2025-11-30 08:30:10 +08:00
commit f0bd18fb4e
824 changed files with 331919 additions and 0 deletions
--- a/skills/datamol/references/core_api.md
+++ b/skills/datamol/references/core_api.md
@@ -0,0 +1,130 @@
+# Datamol Core API Reference
+
+This document covers the main functions available in the datamol namespace.
+
+## Molecule Creation and Conversion
+
+### `to_mol(mol, ...)`
+Convert SMILES string or other molecular representations to RDKit molecule objects.
+- **Parameters**: Accepts SMILES strings, InChI, or other molecular formats
+- **Returns**: `rdkit.Chem.Mol` object
+- **Common usage**: `mol = dm.to_mol("CCO")`
+
+### `from_inchi(inchi)`
+Convert InChI string to molecule object.
+
+### `from_smarts(smarts)`
+Convert SMARTS pattern to molecule object.
+
+### `from_selfies(selfies)`
+Convert SELFIES string to molecule object.
+
+### `copy_mol(mol)`
+Create a copy of a molecule object to avoid modifying the original.
+
+## Molecule Export
+
+### `to_smiles(mol, ...)`
+Convert molecule object to SMILES string.
+- **Common parameters**: `canonical=True`, `isomeric=True`
+
+### `to_inchi(mol, ...)`
+Convert molecule to InChI string representation.
+
+### `to_inchikey(mol)`
+Convert molecule to InChI key (fixed-length hash).
+
+### `to_smarts(mol)`
+Convert molecule to SMARTS pattern.
+
+### `to_selfies(mol)`
+Convert molecule to SELFIES (Self-Referencing Embedded Strings) format.
+
+## Sanitization and Standardization
+
+### `sanitize_mol(mol, ...)`
+Enhanced version of RDKit's sanitize operation using mol→SMILES→mol conversion and aromatic nitrogen fixing.
+- **Purpose**: Fix common molecular structure issues
+- **Returns**: Sanitized molecule or None if sanitization fails
+
+### `standardize_mol(mol, disconnect_metals=False, normalize=True, reionize=True, ...)`
+Apply comprehensive standardization procedures including:
+- Metal disconnection
+- Normalization (charge corrections)
+- Reionization
+- Fragment handling (largest fragment selection)
+
+### `standardize_smiles(smiles, ...)`
+Apply SMILES standardization procedures directly to a SMILES string.
+
+### `fix_mol(mol)`
+Attempt to fix molecular structure issues automatically.
+
+### `fix_valence(mol)`
+Correct valence errors in molecular structures.
+
+## Molecular Properties
+
+### `reorder_atoms(mol, ...)`
+Ensure consistent atom ordering for the same molecule regardless of original SMILES representation.
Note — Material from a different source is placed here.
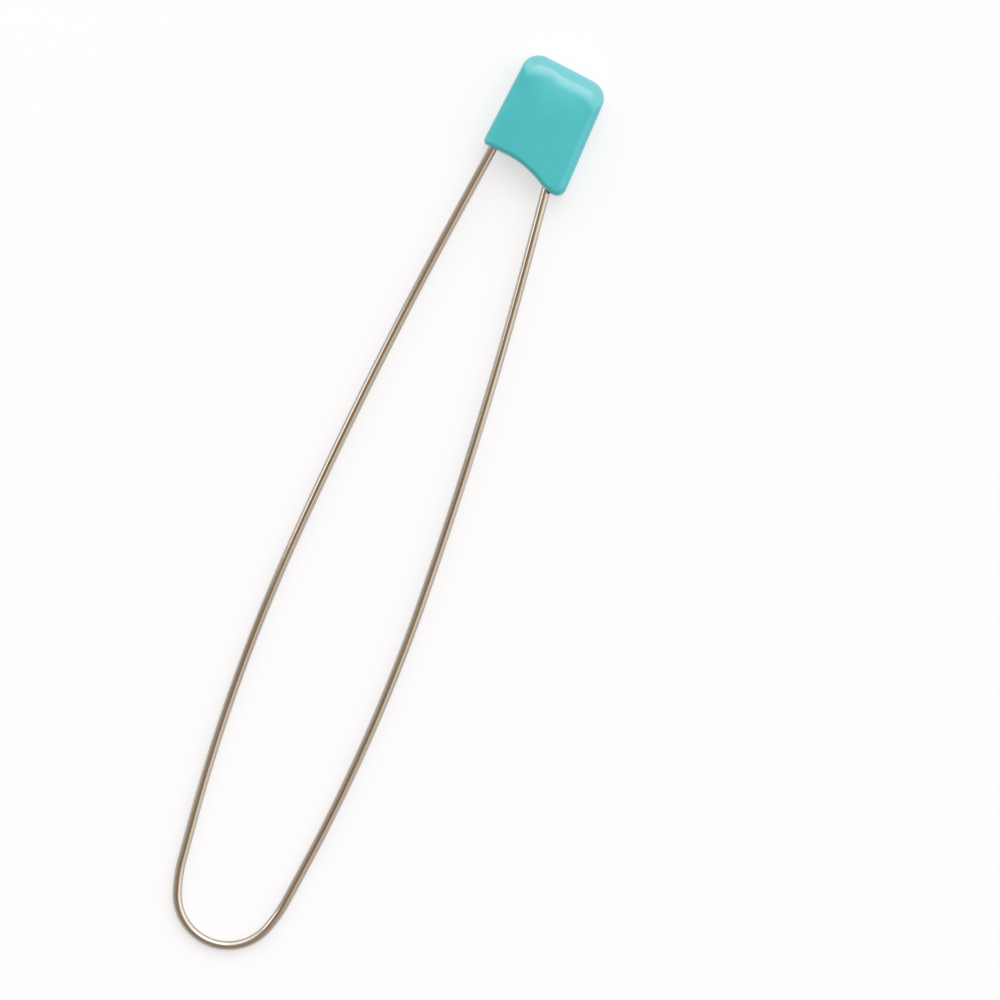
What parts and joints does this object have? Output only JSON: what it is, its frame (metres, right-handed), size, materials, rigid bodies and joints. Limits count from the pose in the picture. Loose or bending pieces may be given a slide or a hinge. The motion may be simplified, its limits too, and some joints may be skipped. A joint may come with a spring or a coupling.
{
  "type": "stitch holder",
  "caption": "Long bowed hairpin of bright spring wire with a moulded plastic head that grips one leg and catches the blunt free leg in a pocket at its back.",
  "frame": {"origin": "middle of the bottom of the bounding box, level with the back of the head", "axes": "+Y along the holder from the spring bend to the head, +X across it from the fixed leg to the free leg, +Z out of the closed front of the head"},
  "size_m": [0.0258, 0.1594, 0.005],
  "materials": {
    "wire": "bright nickel-plated spring steel",
    "head_plastic": "glossy moulded turquoise"
  },
  "bodies": {
    "holder": {"head": "head_plastic", "fixed_leg": "wire", "spring_bend": "wire"},
    "flex": {"flex_section": "wire"},
    "free_leg": {"free_leg": "wire"}
  },
  "joints": [
    {"name": "free_leg_swing", "type": "hinge", "parent": "holder", "child": "flex", "pos_m": [0.00904, -0.06786, 0.0022], "axis": [-0.3107, -0.9479, 0.0698], "range_deg": [0, 219.48], "deforming": ["flex_section"]},
    {"name": "free_leg_untwist", "type": "hinge", "parent": "flex", "child": "free_leg", "pos_m": [0.00904, -0.06786, 0.0022], "axis": [0.1245, 0.9922, 0], "range_deg": [0, 221]}
  ],
  "couplings": [
    {"joint": "free_leg_untwist", "follows": "free_leg_swing", "ratio": 1.0035}
  ]
}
+- **Purpose**: Maintain reproducible feature generation
+
+### `remove_hs(mol, ...)`
+Remove hydrogen atoms from molecular structure.
+
+### `add_hs(mol, ...)`
+Add explicit hydrogen atoms to molecular structure.
+
+## Fingerprints and Similarity
+
+### `to_fp(mol, fp_type='ecfp', ...)`
+Generate molecular fingerprints for similarity calculations.
+- **Fingerprint types**:
+  - `'ecfp'` - Extended Connectivity Fingerprints (Morgan)
+  - `'fcfp'` - Functional Connectivity Fingerprints
+  - `'maccs'` - MACCS keys
+  - `'topological'` - Topological fingerprints
+  - `'atompair'` - Atom pair fingerprints
+- **Common parameters**: `n_bits`, `radius`
+- **Returns**: Numpy array or RDKit fingerprint object
+
+### `pdist(mols, ...)`
+Calculate pairwise Tanimoto distances between all molecules in a list.
+- **Supports**: Parallel processing via `n_jobs` parameter
+- **Returns**: Distance matrix
+
+### `cdist(mols1, mols2, ...)`
+Calculate Tanimoto distances between two sets of molecules.
+
+## Clustering and Diversity
+
+### `cluster_mols(mols, cutoff=0.2, feature_fn=None, n_jobs=1)`
+Cluster molecules using Butina clustering algorithm.
+- **Parameters**:
+  - `cutoff`: Distance threshold (default 0.2)
+  - `feature_fn`: Custom function for molecular features
+  - `n_jobs`: Parallelization (-1 for all cores)
+- **Important**: Builds full distance matrix - suitable for ~1000 structures, not for 10,000+
+- **Returns**: List of clusters (each cluster is a list of molecule indices)
+
+### `pick_diverse(mols, npick, ...)`
+Select diverse subset of molecules based on fingerprint diversity.
+
+### `pick_centroids(mols, npick, ...)`
+Select centroid molecules representing clusters.
+
+## Graph Operations
+
+### `to_graph(mol)`
+Convert molecule to graph representation for graph-based analysis.
+
+### `get_all_path_between(mol, start, end)`
+Find all paths between two atoms in molecular structure.
+
+## DataFrame Integration
+
+### `to_df(mols, smiles_column='smiles', mol_column='mol')`
+Convert list of molecules to pandas DataFrame.
+
+### `from_df(df, smiles_column='smiles', mol_column='mol')`
+Convert pandas DataFrame to list of molecules.